Hallmark and Great American Family also crank out their fare share of (mostly feel good) TV movies but neither cabler submitted into the category this year.

“Lifetime does more of upscale TV movie, which is why I like working for them because they do sometimes get into issue oriented and more important thematic types of programming,” says Meron. “That doesn’t really exist because a lot of programmers do not believe it scores in in the ratings, and it’s all about ratings. Yeah. People, especially advertisers, kind of shy away from anything that has a whiff of controversy. It’s like what we used to do with gay rights in the Margarethe Cammermeyer story and What Makes a Family [the 2001 movie for Lifetime]. Some things were political, like The Reagans, which was a hot potato. But we got it made for TV. They were always meant for TV. And one of the last things we did, which probably couldn’t be made today, is a TV movie for Lifetime, about the Flint, Michigan water crisis.”
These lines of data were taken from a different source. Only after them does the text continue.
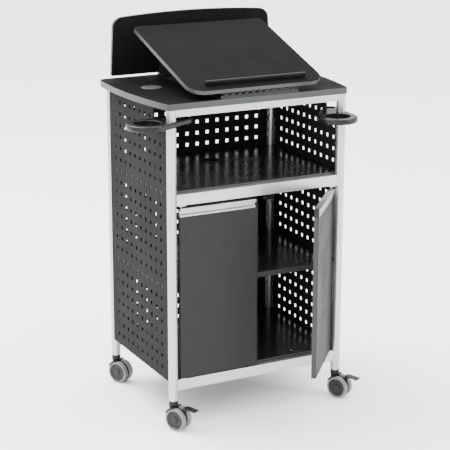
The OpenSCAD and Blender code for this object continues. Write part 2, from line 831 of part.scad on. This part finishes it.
// A pedal with two cheeks and a pin through the housing's lug
module brake_lever(sx, sy) {
    cheek = 3;
    inner = web_w / 2 + wheel_gap;
    half = inner + cheek;
    hub_r = lever_hub / 2;
    pedal_t = 4;
    pedal_z = hub_r + 1.2;
    slope = 6;
    color(black) caster_at(sx, sy) translate([lever_at[0], 0, lever_at[1]]) {
        for (s = [0, 1]) mirror([0, s, 0]) {
            translate([0, inner, 0]) rotate([-90, 0, 0]) cylinder(r = hub_r, h = cheek);
            translate([-hub_r, inner, 0]) cube([lever_hub, cheek, pedal_z + 1]);
        }
        translate([0, -half, 0]) rotate([-90, 0, 0]) cylinder(d = lever_pin, h = 2 * half);
        translate([-hub_r, -half, pedal_z]) cube([lever_hub, 2 * half, pedal_t]);
        translate([hub_r, -lever_half, pedal_z]) rotate([0, slope, 0])
            cube([lever_reach, 2 * lever_half, pedal_t]);
    }
}

post(-1, -1);  // post_front_left
post(1, -1);  // post_front_right
post(-1, 1);  // post_rear_left
post(1, 1);  // post_rear_right
top_rails();
middle_rail();
bottom_rails();
side_panel(-1, tray_left_drop);  // side_panel_left
side_panel(1, tray_right_drop);  // side_panel_right
back_panel();
tabletop();
tabletop_screws();
equipment_shelf();
cabinet_shelf();
bottom_shelf();
shelf_brackets();
backboard();
backboard_bracket();
desk_grommets();
desk_grommet_caps();
shelf_grommet();
caster_sockets();
hinge_plates();
door_catches();
easel_base();
cup_collars();
placed() turned(-1, 0) door_panel();  // door_left
placed() turned(-1, 0) door_handle();  // door_left_handle
placed() turned(-1, 0) door_cap();  // door_left_cap
placed() turned(-1, 0) door_pivots();  // door_left_pivots
placed() turned(1, door_right_open) door_panel();  // door_right
placed() turned(1, door_right_open) door_handle();  // door_right_handle
placed() turned(1, door_right_open) door_cap();  // door_right_cap
placed() turned(1, door_right_open) door_pivots();  // door_right_pivots
reading_board();
paper_ledge();
board_hinge_leaf();
board_hinge_pin();
strut_ears();
prop_strut();
cup_holder_left();
cup_holder_right();
caster_housing(-1, -1, true);  // caster_fl_housing
caster_axle(-1, -1);  // caster_fl_axle
caster_hubs(-1, -1);  // caster_fl_hubs
caster_treads(-1, -1);  // caster_fl_treads
caster_housing(1, -1, true);  // caster_fr_housing
caster_axle(1, -1);  // caster_fr_axle
caster_hubs(1, -1);  // caster_fr_hubs
caster_treads(1, -1);  // caster_fr_treads
caster_housing(-1, 1, false);  // caster_rl_housing
caster_axle(-1, 1);  // caster_rl_axle
caster_hubs(-1, 1);  // caster_rl_hubs
caster_treads(-1, 1);  // caster_rl_treads
caster_housing(1, 1, false);  // caster_rr_housing
caster_axle(1, 1);  // caster_rr_axle
caster_hubs(1, 1);  // caster_rr_hubs
caster_treads(1, 1);  // caster_rr_treads
brake_lever(-1, -1);  // brake_lever_fl
brake_lever(1, -1);  // brake_lever_fr
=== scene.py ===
"""Looks for the mobile presentation lectern: finished boards, trays, casters and paint.

Metres, in the row frame: +X to the user's right, -Y the door side, +Z up, floor at z = 0.
"""
import json
import math

import bmesh
import bpy
from mathutils import Matrix, Vector

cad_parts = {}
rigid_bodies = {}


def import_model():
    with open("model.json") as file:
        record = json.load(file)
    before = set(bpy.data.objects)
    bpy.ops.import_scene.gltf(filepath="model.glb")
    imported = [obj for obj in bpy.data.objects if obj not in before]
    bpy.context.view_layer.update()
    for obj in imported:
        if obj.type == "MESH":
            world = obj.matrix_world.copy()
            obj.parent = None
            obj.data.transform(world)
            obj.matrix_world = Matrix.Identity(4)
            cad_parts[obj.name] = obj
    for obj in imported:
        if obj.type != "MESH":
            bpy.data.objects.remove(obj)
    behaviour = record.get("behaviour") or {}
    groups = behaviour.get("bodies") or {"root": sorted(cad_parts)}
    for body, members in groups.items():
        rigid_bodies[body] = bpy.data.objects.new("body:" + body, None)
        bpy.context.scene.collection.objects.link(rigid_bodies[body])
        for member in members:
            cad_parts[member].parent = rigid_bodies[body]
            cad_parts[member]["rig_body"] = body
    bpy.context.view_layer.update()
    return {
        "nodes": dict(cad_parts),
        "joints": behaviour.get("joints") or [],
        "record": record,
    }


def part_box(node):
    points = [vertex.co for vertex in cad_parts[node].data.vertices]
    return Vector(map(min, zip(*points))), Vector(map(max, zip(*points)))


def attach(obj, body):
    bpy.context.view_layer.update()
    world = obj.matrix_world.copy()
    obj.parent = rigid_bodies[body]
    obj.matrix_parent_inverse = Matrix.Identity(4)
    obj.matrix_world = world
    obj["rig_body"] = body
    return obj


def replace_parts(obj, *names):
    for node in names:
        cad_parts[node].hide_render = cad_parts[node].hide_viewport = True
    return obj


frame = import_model()

MM = 0.001
NODES = frame["nodes"]
JOINTS = {joint["name"]: joint for joint in frame["joints"]}
SLOTS = {part["node"]: part["material_slot"] for part in frame["record"]["subparts"]}
CORNERS = ("fl", "fr", "rl", "rr")
WELD = 0.003 * MM               # Points closer than this are one point
FLAT_DEG = 0.5                  # Faces that meet at less than this are one flat face


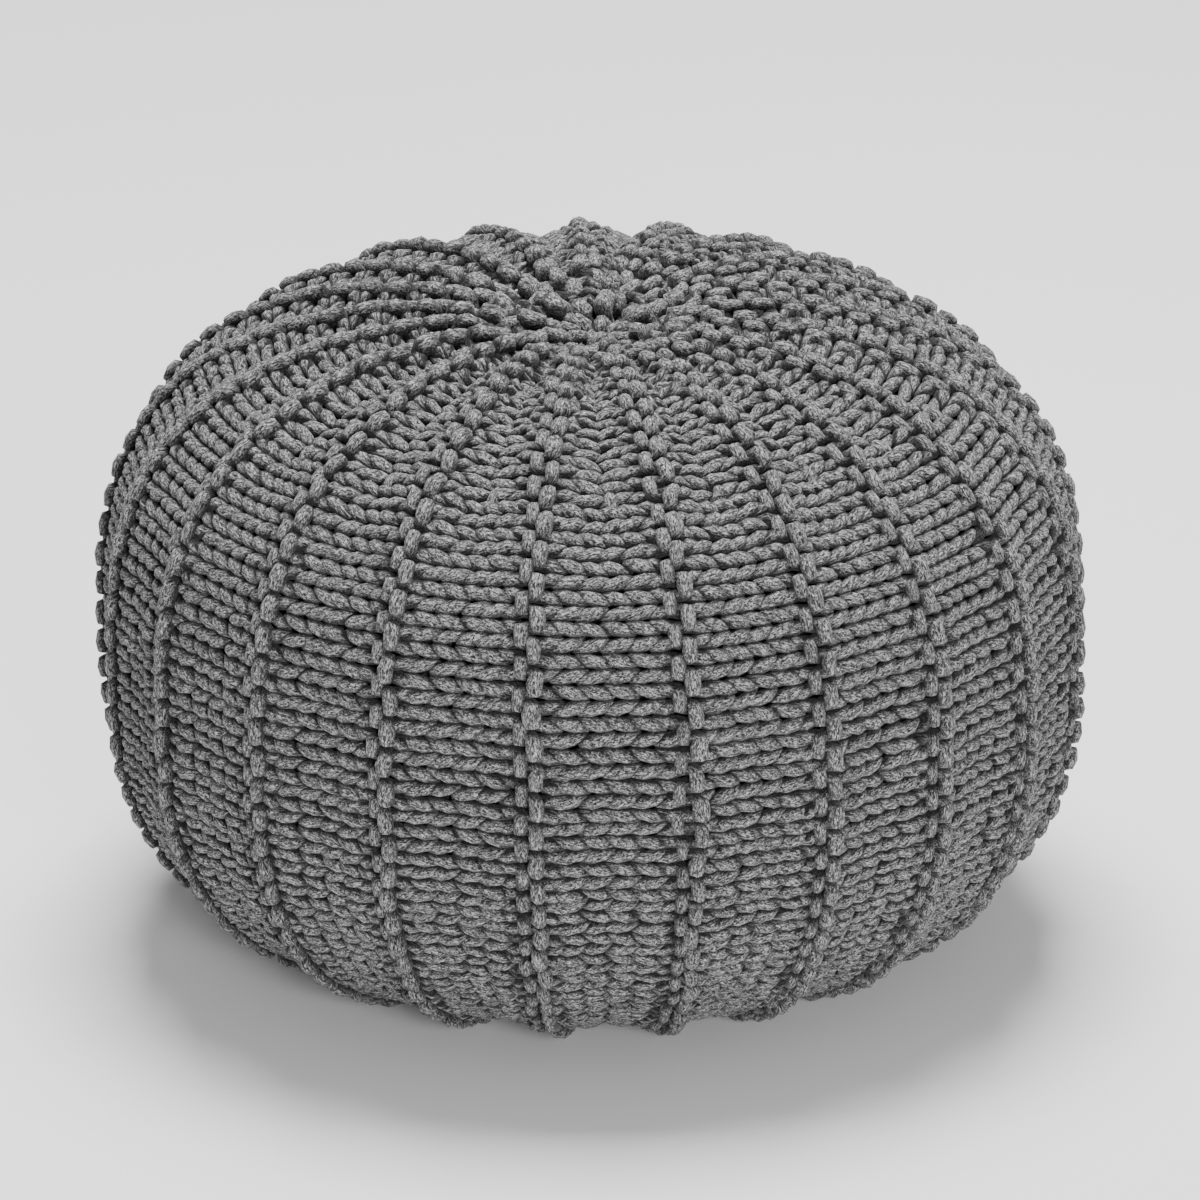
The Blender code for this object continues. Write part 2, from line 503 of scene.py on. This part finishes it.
# The crown's lean, its gathered middle, and the foot pressed flat
def settle(points):
    points = points.copy()
    rest = points[:, 2] - form["bellyHeight"] * perMetre
    share = np.clip(rest / (form["crownRise"] * perMetre), 0.0, 1.0)
    points[:, 0] -= form["crownLean"] * perMetre * share
    gather = np.exp(-(np.hypot(points[:, 0], points[:, 1]) / knot["spread"]) ** 2)
    gather = gather * np.where(share > 0.5, 1, 0)
    points[:, :2] *= 1 - knot["pull"] * gather[:, None]
    points[:, 0] += knot["side"] * gather
    points[:, 2] -= knot["depth"] * gather
    points[:, 2] = np.maximum(points[:, 2], knit["yarnRadius"] * knit["floorRoom"])
    return points * mm


# A strand set on the fabric, with what makeCords needs to sweep its cord and paint its shade
def setStrand(gore, line):
    place = (strayed(gore, line), gore - line["share"])
    points, normals = aboveFabric(*place, line["lift"])
    along = alongFabric(*place)
    along /= np.linalg.norm(along, axis=-1, keepdims=True)
    # Painted shade: folds, the shadow beside a rib's overhanging side and the notches between bars count
    # as lower, so the yarn's colour is darker there
    deep = shading["foldShade"] * np.maximum(sunk(*place) - shading["panelDepth"], 0.0)
    beside = (line["share"] - shading["shadowPlace"]) / shading["shadowWidth"]
    deep = deep + shading["ribShadow"] * np.exp(-beside ** 2) + line["deep"]
    girth = math.tau * onOutline("radius", line["length"])
    strand = {part: line[part] for part in ("swell", "aside", "room", "middle", "flank")}
    strand["points"] = settle(points)
    strand["normals"] = normals
    strand["along"] = along
    strand["height"] = line["lift"] - deep
    strand["pitch"] = girth / form["ribCount"] / courseCount(line["length"])
    return strand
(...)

“Back in the day, we focused on socially relevant subject matter,” echoes Lindy DeKoven, who previously enjoyed great success overseeing movies and miniseries for NBC. “Now, that kind of programming is available in limited series starring famous actors … Very few execs are willing to take creative risks. And, yet often, that’s what produces hits.”
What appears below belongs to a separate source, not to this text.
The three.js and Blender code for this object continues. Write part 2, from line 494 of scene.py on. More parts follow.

Instead, the made for TV movie pendulum has swung to more family-friendly titles like NBC’s Magic Mountain Christmas, which has great odds on Gold Derby and has Producer Sam Haskell declaring “The TV movie is back!” He has reason to sound so confident: As Gold Derby reports, a 2023 Emmy nomination for Mountain Magic Christmas would be the fourth Parton flick to earn a nod in the TV movie category after Christmas of Many Colors: Circle of Love (2017), Heartstrings (2020) and Christmas on the Square (2021).
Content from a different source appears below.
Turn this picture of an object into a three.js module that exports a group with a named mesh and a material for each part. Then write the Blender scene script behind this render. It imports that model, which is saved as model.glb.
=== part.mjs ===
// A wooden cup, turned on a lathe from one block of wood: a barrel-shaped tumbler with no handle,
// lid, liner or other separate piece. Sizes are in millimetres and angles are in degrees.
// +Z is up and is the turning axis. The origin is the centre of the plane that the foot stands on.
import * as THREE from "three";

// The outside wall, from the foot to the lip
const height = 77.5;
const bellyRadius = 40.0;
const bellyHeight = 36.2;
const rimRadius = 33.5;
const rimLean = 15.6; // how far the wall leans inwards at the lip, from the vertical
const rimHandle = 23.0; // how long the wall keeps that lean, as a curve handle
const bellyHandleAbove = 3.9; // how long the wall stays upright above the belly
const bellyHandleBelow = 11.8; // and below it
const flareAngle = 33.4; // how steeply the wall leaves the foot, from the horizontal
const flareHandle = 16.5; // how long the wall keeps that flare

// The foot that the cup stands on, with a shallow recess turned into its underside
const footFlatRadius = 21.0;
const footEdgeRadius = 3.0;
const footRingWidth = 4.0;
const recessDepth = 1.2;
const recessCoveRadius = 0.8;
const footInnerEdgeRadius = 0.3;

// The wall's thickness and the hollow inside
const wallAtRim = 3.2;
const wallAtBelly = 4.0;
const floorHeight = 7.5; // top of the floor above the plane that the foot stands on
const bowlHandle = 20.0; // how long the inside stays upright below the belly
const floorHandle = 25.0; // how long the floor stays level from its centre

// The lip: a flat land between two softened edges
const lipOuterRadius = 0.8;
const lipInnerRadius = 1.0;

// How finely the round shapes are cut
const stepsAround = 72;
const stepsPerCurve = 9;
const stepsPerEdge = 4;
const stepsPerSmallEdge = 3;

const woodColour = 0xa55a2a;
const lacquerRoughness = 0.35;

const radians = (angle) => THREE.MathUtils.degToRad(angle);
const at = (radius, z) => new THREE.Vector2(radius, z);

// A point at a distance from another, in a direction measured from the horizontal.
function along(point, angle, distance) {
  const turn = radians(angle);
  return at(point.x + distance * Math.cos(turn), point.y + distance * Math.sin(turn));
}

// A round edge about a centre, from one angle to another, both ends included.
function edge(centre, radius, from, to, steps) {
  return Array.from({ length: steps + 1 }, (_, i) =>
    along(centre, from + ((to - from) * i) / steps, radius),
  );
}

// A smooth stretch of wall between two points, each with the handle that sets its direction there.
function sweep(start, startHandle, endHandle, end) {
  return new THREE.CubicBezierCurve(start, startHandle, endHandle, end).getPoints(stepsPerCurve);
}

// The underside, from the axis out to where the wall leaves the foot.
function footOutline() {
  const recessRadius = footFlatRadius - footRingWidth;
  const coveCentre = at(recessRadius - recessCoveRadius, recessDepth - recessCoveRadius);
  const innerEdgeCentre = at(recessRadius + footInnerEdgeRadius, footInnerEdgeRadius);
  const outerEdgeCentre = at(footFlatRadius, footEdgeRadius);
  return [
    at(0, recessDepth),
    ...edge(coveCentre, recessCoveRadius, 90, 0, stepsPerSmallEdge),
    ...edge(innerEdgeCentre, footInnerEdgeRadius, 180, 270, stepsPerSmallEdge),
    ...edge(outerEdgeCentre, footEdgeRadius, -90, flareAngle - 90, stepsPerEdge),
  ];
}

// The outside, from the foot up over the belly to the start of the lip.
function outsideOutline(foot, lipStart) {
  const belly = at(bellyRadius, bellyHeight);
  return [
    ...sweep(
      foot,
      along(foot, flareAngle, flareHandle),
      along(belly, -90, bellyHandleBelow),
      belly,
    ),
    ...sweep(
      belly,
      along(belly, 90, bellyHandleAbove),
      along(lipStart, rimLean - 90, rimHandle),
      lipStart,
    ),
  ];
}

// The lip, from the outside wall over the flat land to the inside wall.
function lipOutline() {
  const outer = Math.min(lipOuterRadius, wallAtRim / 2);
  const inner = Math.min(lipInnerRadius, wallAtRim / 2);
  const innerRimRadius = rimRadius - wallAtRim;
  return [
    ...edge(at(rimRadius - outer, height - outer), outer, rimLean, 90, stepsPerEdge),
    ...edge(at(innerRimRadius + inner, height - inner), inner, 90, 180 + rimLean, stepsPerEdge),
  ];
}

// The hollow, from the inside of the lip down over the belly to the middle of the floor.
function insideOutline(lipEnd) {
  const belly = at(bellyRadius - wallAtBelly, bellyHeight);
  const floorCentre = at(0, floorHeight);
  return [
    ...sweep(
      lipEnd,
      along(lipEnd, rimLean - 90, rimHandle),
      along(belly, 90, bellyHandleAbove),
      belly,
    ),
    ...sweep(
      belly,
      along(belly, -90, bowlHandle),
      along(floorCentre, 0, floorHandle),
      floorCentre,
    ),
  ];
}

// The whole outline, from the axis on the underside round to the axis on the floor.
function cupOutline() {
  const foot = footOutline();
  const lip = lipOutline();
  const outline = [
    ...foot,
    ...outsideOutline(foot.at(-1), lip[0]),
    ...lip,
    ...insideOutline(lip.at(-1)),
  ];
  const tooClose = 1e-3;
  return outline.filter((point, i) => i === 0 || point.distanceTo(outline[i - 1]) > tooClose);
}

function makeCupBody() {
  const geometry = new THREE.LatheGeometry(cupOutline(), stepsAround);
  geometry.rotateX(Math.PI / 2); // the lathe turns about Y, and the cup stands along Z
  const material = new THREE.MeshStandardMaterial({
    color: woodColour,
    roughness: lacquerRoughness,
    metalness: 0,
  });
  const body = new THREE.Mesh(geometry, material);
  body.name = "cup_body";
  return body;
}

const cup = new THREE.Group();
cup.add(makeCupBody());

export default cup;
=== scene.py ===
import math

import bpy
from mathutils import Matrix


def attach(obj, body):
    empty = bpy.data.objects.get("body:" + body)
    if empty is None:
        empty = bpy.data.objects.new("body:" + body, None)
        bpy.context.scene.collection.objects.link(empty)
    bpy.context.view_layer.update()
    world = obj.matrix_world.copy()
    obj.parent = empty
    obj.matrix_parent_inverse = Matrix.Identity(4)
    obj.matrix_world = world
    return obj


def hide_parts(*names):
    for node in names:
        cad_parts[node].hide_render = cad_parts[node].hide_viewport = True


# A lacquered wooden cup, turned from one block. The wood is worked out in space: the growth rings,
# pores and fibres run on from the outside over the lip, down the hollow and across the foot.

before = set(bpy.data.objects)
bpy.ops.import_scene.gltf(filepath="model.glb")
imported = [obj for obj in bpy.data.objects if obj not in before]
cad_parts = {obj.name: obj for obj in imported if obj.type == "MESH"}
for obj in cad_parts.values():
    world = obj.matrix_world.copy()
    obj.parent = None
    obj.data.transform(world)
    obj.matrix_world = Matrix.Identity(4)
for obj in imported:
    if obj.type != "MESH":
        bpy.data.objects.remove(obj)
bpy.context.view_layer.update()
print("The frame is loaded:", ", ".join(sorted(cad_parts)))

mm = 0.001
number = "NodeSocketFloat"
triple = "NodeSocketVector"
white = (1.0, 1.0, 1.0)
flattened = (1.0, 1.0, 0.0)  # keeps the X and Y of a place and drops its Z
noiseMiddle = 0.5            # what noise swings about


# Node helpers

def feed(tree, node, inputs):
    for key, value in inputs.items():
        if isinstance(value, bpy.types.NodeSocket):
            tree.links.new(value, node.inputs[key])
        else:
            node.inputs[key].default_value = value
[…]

But veterans like DeKoven are cautious about declaring the triumphant return of the made-for-TV movie (Sorry, Mr. Haskell) — at least to broadcast, if not elsewhere.

“Feel good holiday-themed movies do particularly well during the holidays whether it’s broadcast television or streaming,” she says. “That’s been a staple over the years. Sound of Music and The Ten Commandments still pull in ratings. Hallmark does very well during that time, also. But, it’s unlikely that their success will bring the TV movie back on the broadcast schedule.”

But she holds out hope that history will repeat itself. “TV movies were basically a platform to promote the network series,” DeKoven continues. “So, that two-hour block has to maintain and build. It’s always about a good concept and a compelling story that can sustain commercial breaks and keep the viewer interested. All it takes is one heavily promoted movie to break out big, then suddenly the TV movie is back!”

“I love the genre,” adds Meron. “I actually think making TV movies is quite a noble thing to do because the type of TV movies that Craig and I used to make and that I’ve made without Craig. They are certainly things for your soul and things that people want to see.”